Psychology on Television
As people become more and more interested in trying to understand other peoples’ behaviour, or at least nosier, there has been a huge increase in the amount of psychological analysis on television.
While it is not always, and indeed sometimes rarely, a particularly ‘professional’ approach to psychology, it is none the less a very clear development in the way that psychology is perceived in every day life.
Working in psychology on television is just as hard to break in to as any other sort of career in television, with the old adage ‘It’s not what you know but who you know’ just as relevant. That said, working in psychology on television is a potential career choice for trained psychologists, but the career path and how you get on it is a real challenge.
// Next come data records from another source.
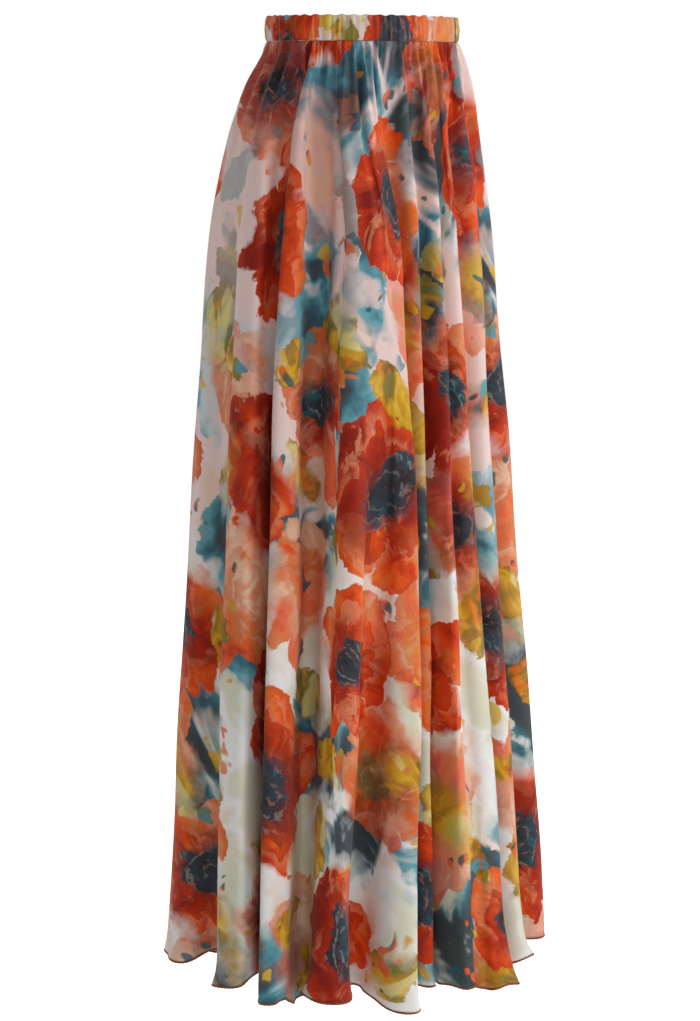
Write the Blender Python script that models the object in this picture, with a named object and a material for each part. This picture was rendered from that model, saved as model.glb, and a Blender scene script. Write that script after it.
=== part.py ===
"""Maxi skirt of thin printed chiffon, worn and hollow.

A flared front and back panel are gathered into a ring of waistband over a
25 mm elastic and fall in eighteen soft flutes to a narrow rolled hem.
Metres, +Z up. The origin is the middle of the waistband at half its height,
where a waist holds the skirt. The front of the skirt faces -Y and the
wearer's right side is -X.
"""

import math
from collections import namedtuple

import bmesh
import bpy
import numpy as np

# ---------------------------------------------------------------- sizes
BAND_HEIGHT = 0.025          # elastic casing, top to bottom
BAND_THICK = 0.0028          # two layers of chiffon over the elastic
BAND_PROUD = 0.0009          # casing stands out past the cloth gathered under it
BAND_CROWN = 0.0006          # the casing is fuller at half its height
BAND_COLUMNS = 64

CLOTH = 0.0012               # wall of the panels
SEAM_GAP = 0.0003            # between pieces that are sewn together
SKIRT_TOP = -(BAND_HEIGHT / 2 + SEAM_GAP)
HEM_LEVEL = -0.957           # mean height of the hem
HEM_TILT = -0.055            # hem height for each metre towards the front left
HEM_TILT_HEADING = -55.0     # degrees; the tilt runs square to this heading

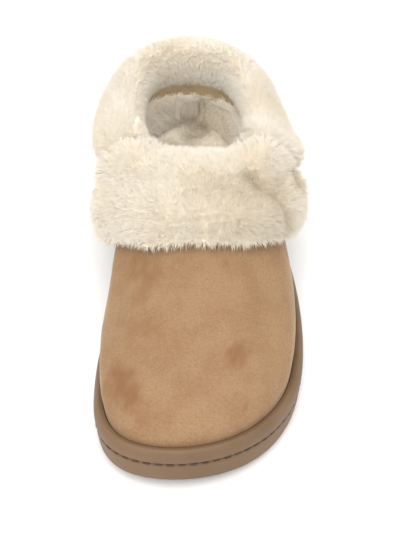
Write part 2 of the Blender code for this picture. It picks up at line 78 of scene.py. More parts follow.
# Soft creases of the suede: points (side, station, height), width and depth; a
# negative depth is a ridge
SUEDE_CREASES = (
    (((-.030, .052, .046), (-.008, .046, .049), (.012, .050, .050)), .0075, .0010),
    (((.008, .030, .045), (.026, .044, .046), (.036, .066, .044)), .0080, .0011),
    (((-.038, .084, .040), (-.024, .092, .054), (-.006, .096, .060)), .0085, .0009),
    (((.014, .082, .057), (.030, .090, .052), (.042, .100, .040)), .0080, .0010),
    (((-.016, .068, .052), (.000, .074, .054), (.016, .070, .053)), .0080, -.0008),
    (((-.024, .022, .040), (-.010, .018, .042), (.004, .020, .042)), .0060, .0007),
    (((.020, .112, .060), (.032, .118, .054), (.042, .122, .044)), .0060, .0009),
    (((-.046, .205, .060), (-.044, .215, .050), (-.042, .222, .040)), .0060, .0008),
    (((.026, .205, .060), (.024, .214, .050), (.022, .222, .042)), .0060, .0008),
    (((-.0428, .0363, .0332), (-.0448, .0510, .0313), (-.0460, .0686, .0302),
      (-.0452, .0876, .0299), (-.0410, .1079, .0304)), .0095, -.0023),
    (((.0366, .0380, .0326), (.0436, .0524, .0308), (.0475, .0693, .0299),
      (.0484, .0882, .0297), (.0475, .1084, .0302), (.0449, .1293, .0310)), .0095, -.0011),
)
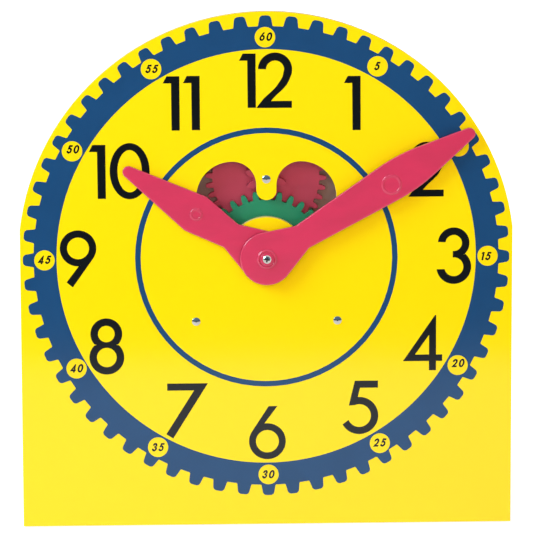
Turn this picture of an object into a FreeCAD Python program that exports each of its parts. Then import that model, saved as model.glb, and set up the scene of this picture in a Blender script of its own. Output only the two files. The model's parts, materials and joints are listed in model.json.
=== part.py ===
import FreeCAD, Part
import math
import os
import re
import Sketcher
from fcgear import fcgear
from fcgear import involute

# A geared teaching clock: an arched dial board that leans back on a wire bail, with a
# twelve-to-one gear train behind a window above the hub. Every piece of the dial is drawn in
# the dial's own frame: origin on the hub axis at the board's front face, x to the right, y up
# the board and z forward, out of the face. Depths behind the face are negative. Only the bail
# has a frame of its own, on its pivot. Angles are in degrees.

SIZES = {
    # board and stance
    "board_width": 324.6,
    "board_height": 342.9,
    "arch_surplus": 1.3,
    "board_thickness": 4.8,
    "hub_height": 180.3,
    "lean": 11.0,
    # gear window: two lobes either side of a tab, above a round island that holds the hub
    "lobe_offset": 22.5,
    "lobe_rise": 40.2,
    "lobe_radius": 23.6,
    "tab_width": 13.2,
    "tab_reach": 38.1,
    "island_radius": 26.7,
    "pane_thickness": 1.2,
    "pane_lap": 2.4,
    "pane_drop": 12.0,
    "pane_corner": 12.0,
    # gear train
    "gear_centres": 52.0,
    "hour_teeth": 32.0,
    "idler_pinion_teeth": 8.0,
    "idler_teeth": 36.0,
    "minute_pinion_teeth": 12.0,
    "pressure_angle": 20.0,
    "pinion_shift": 0.5,
    "wheel_shift": -0.55,
    "pinion_addendum": 0.8,
    "pinion_dedendum": 1.25,
    "wheel_addendum": 1.0,
    "wheel_dedendum": 1.15,
    "tooth_root_round": 0.38,
    "tip_easing": 0.5,
    "wheel_thickness": 3.2,
    "hour_wheel_turn": 1.27,
    "idler_turn": 1.45,
    "idler_boss_radius": 6.5,
    "wheel_margin": 6.0,
    # depths between the moving layers
    "pane_gap": 0.9,
    "gear_gap": 0.6,
    "cover_gap": 1.3,
    "end_play": 0.2,
    "thin_play": 0.3,
    # pressed-steel back cover
    "sheet_thickness": 1.0,
    "cover_margin": 3.5,
    "flange_width": 5.0,
    "ear_radius": 8.0,
    "cover_round": 3.0,
    # hub stack
    "running_gap": 0.05,
    "arbor_radius": 3.0,
    "tube_wall": 1.45,
    "bushing_wall": 1.45,
    "bushing_flange_radius": 9.0,
    "bushing_flange": 1.0,
    "bushing_tail": 0.6,
    "lock_ring_radius": 9.5,
    "lock_ring_thickness": 0.5,
    "hand_thickness": 2.2,
    "hand_gap": 0.5,
    "tube_tail": 0.4,
    "washer_radius": 8.0,
    "washer_thickness": 0.5,
    "spigot_radius": 2.2,
    "pinion_seat_radius": 2.6,
    "journal_radius": 2.0,
    "journal_tail": 2.4,
    "spigot_recess": 0.4,
    "groove_depth": 0.4,
    "groove_play": 0.05,
    "clip_radius": 4.2,
    "clip_thickness": 0.5,
    "clip_mouth": 2.6,
    "rear_bushing_radius": 3.5,
    "rear_flange_radius": 5.5,
    "rear_flange": 0.8,
    "spring_washer_radius": 5.5,
    "spring_washer_sheet": 0.25,
    "spring_washer_dish": 0.45,
    "spring_washer_seat": 0.1,
    "screw_head_radius": 2.8,
    "screw_head_height": 1.4,
    "screw_head_edge": 0.3,
    "screw_turn": 10.0,
    "screw_shank_radius": 1.2,
    "screw_length": 6.0,
    "recess_length": 3.6,
    "recess_width": 1.0,
    "recess_depth": 0.8,
    # minute hand
    "hub_disc_radius": 17.6,
    "minute_neck": 27.3,
    "minute_neck_half": 8.6,
    "minute_shoulder": 108.5,
    "minute_shoulder_half": 13.5,
    "minute_shoulder_round": 118.0,
    "minute_length": 160.2,
    "minute_tip_radius": 3.9,
    "minute_turn": 58.36,
    "minute_boss_radius": 6.3,
    "minute_boss_height": 1.3,
    "collar_radius": 4.2,
    "collar_height": 0.6,
    "boss_groove_radius": 5.2,
    "boss_groove_depth": 0.5,
    "minute_disc_place": 95.4,
    "minute_disc_aside": 1.5,
    "minute_disc_radius": 6.5,
    "disc_height": 0.6,
    "disc_edge_round": 0.4,
    "disc_rim": 1.3,
    "disc_recess": 0.25,
    # hour hand
    "hour_neck": 27.8,
    "hour_neck_half": 9.0,
    "hour_shoulder": 55.5,
    "hour_shoulder_half": 13.3,
    "hour_shoulder_round": 6.0,
    "hour_length": 111.3,
    "hour_tip_radius": 3.9,
    "hour_turn": 302.6,
    "hour_disc_place": 55.0,
    "hour_disc_radius": 4.0,
    "hand_edge_round": 0.7,
    "neck_round": 3.0,
    # rivets and their washers
    "rivet_radius": 1.9,
    "rivet_head_radius": 2.75,
    "rivet_head_height": 1.0,
    "rivet_head_edge": 0.2,
    "rivet_clearance": 0.05,
    "rivet_washer_radius": 4.2,
    "rivet_washer_thickness": 0.6,
    "side_rivet_gap": 10.28,
    "side_rivet_angle": 42.44,
    "sleeve_wall": 1.25,
    # stand
    "bracket_thickness": 1.2,
    "bracket_radius": 8.0,
    "bracket_below_pivot": 3.3,
    "lug_radius": 5.0,
    "knuckle_rise": 14.0,
    "knuckle_wall": 1.35,
    "knuckle_length": 11.0,
    "knuckle_play": 2.0,
    "wire_radius": 2.0,
    "wire_bend": 4.0,
    "foot_bend": 14.0,
    "leg_offset": 77.0,
    "heel_play": 0.5,
    "heel_length": 14.0,
    "stand_spread": 30.4,
    "foot_sleeve_radius": 3.6,
    "foot_sleeve_length": 24.0,
    "foot_sleeve_offset": 45.0,
}

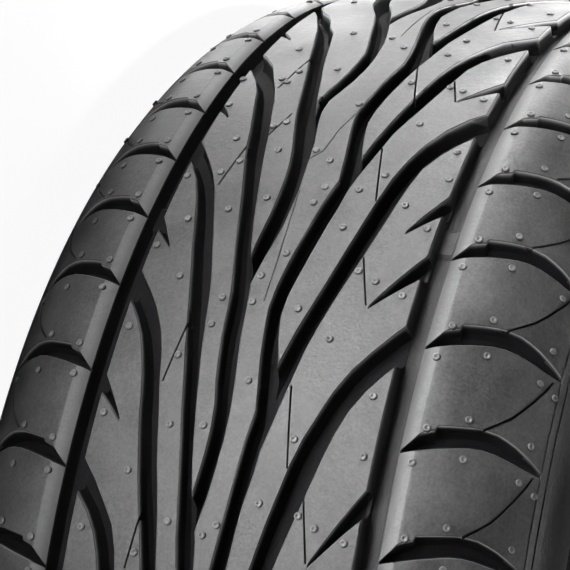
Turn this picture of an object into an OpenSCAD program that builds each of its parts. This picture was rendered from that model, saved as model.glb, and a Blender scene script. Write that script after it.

Being seen as an expert in your field is a great way to ensure you are seen by the producers and researchers that decide who is chosen to appear on television programmes, and being a ‘visible expert’ is important too. Do this by having a good media profile by commenting on relevant Twitter discussions, getting an agent and having an active website that’s professional and informative.
Types of Psychology on Television
Reality TelevisionAlthough some people may turn their noses up at reality television, it has certainly encouraged the trend for more psychological discussions, making there far more jobs on television for psychologists. This is also support by the huge increase in television channels, and the trend for reality show analysis on digital channels. You will note that it is often the same faces that pop up as the psychologists on these programmes, which highlights why the ‘who you know’ adage is true – once you have ‘got your foot in the door’ (as long as you do a good job) you will be asked back again. After all, this saves the researchers and bookers a task.